Dumplings of all kinds are filled and steamed right in front of you and are a delicious snack. In the Muslim quarter, lamb kebabs sprinkled with cumin and chili are delicious, as are the sweets, including jinggao: a sticky rice, rose jam, and nut concoction served on a stick. Pork roujiamo, served in a pita bun, makes a great lunch on the go (our guide referred to it as Xi’an’s hamburger!). Be sure to sample the native fruits: Wolfberries, persimmons, and pomegranates all grow in Xi’an. You can eat amazingly well in Xi’an on the cheap. We never paid more than $5 for a street-food meal, and restaurants are also quite reasonable. Take it from us: Find the longest line at a food stall, and hop in it. You won’t be disappointed.
9. Shopping In Xi’an
There is a street market adjacent to the Muslim Quarter where you can find just about any souvenir you can think of. Get ready to haggle, and have fun! Pro-tip: We used our iPhone’s calculator to help bargain back and forth despite the language barrier we were up against. We brought back several bricks of vacuum-sealed tea as well as gorgeous silk table linens, ceremonial bells, and calligraphy prints.
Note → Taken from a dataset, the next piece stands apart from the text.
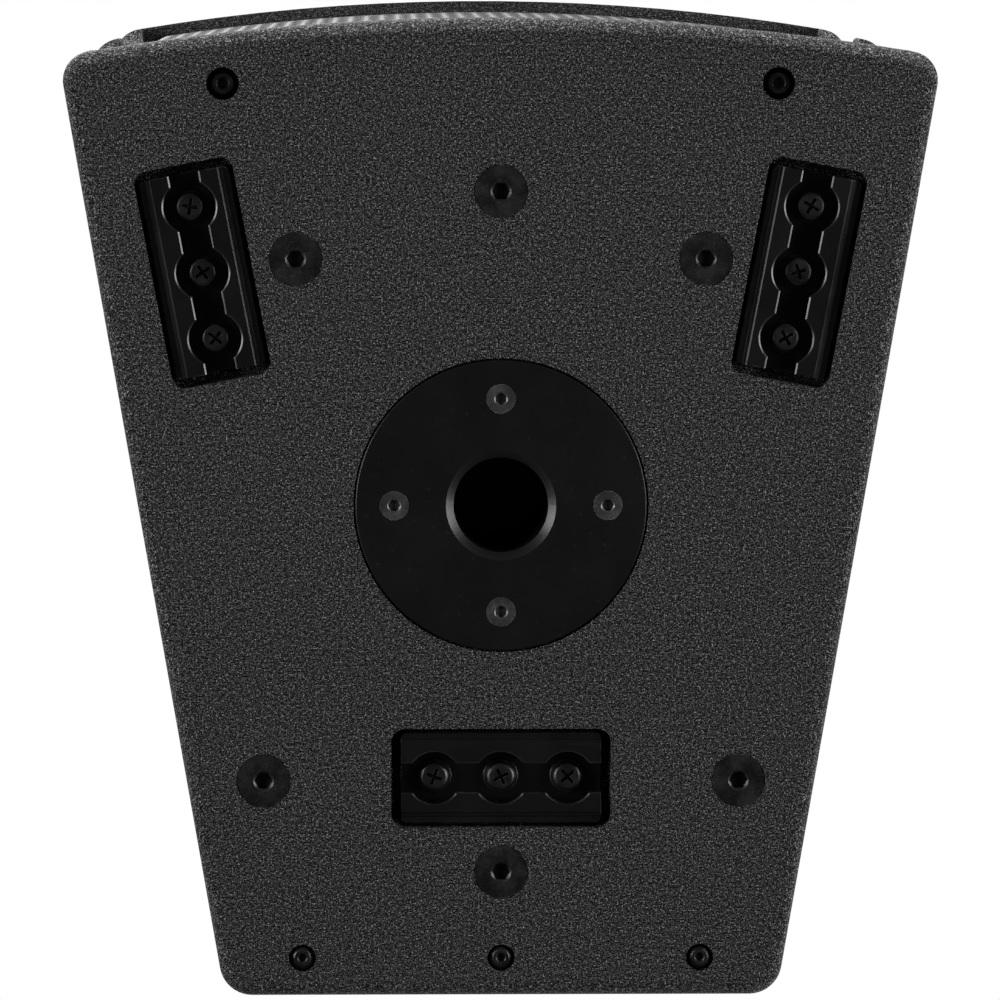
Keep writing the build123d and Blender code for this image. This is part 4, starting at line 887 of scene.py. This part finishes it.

Another handicraft to keep an eye out for are paper cuts: intricate pieces of art resembling lace that are painstakingly crafted by artisans. They are beautiful to frame once you get home. Of course ceramics of all sorts are stunning here, as is the jade that’s mined nearby. Real, quality pieces are not cheap, and high-pressure sales tactics abound. Be sure to buy from a reputable seller, and insist on a certificate of authenticity so you can bring home a treasure that lasts a lifetime (or maybe even generations!).